Between October 13 and November 15, 2013, A Moon for the Misbegotten was produced for the first time in Low German under the title Lengen na Leev (Longing for Love) at the Ohnsorg Theater in Hamburg.[12]
According to Michael Manheim, the 1973 revival, starring Jason Robards and Colleen Dewhurst, was "the most famous" of the productions, and "the performances of this production are usually seen as the defining interpretations of Tyrone and Josie."[13]
The CurtainUp reviewer of the 2000 revival compared the 1973 production: "Dewhurst and Robards rescued O'Neill's failed play from neglect by digging beneath the facades these desperate people presented to the world -- he as a cynical carouser, she as the town tramp....The revival at the Morosco...proved O'Neill scholar Travis Bogard right when he declared Moon 'doomed to failure without superb acting' since no subsequent production ever recreated the magic of those 314 performances.[14]

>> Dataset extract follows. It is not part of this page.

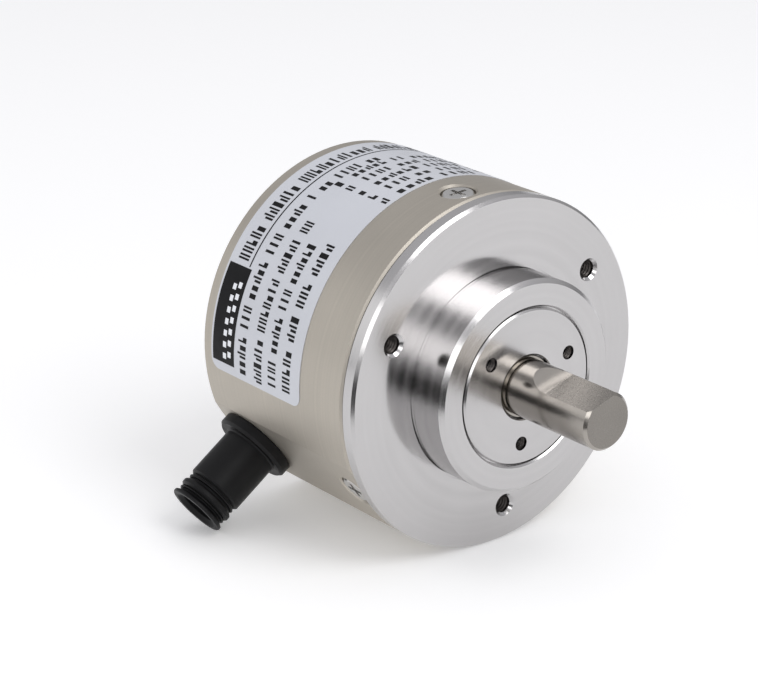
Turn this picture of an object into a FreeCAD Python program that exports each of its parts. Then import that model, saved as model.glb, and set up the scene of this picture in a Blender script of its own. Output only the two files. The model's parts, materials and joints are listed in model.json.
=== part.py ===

In his review of the 2007 production, Ben Brantley, writing in The New York Times mentioned the prior two revivals, noting "Both those versions emphasized the pathos of Moon, written in 1943 and first produced on Broadway in 1957. Inspired by the unhappy final chapters in the life of O’Neill’s ne’er-do-well older brother, James, the play is singular within its author’s body of work for its forgiving spirit."[10]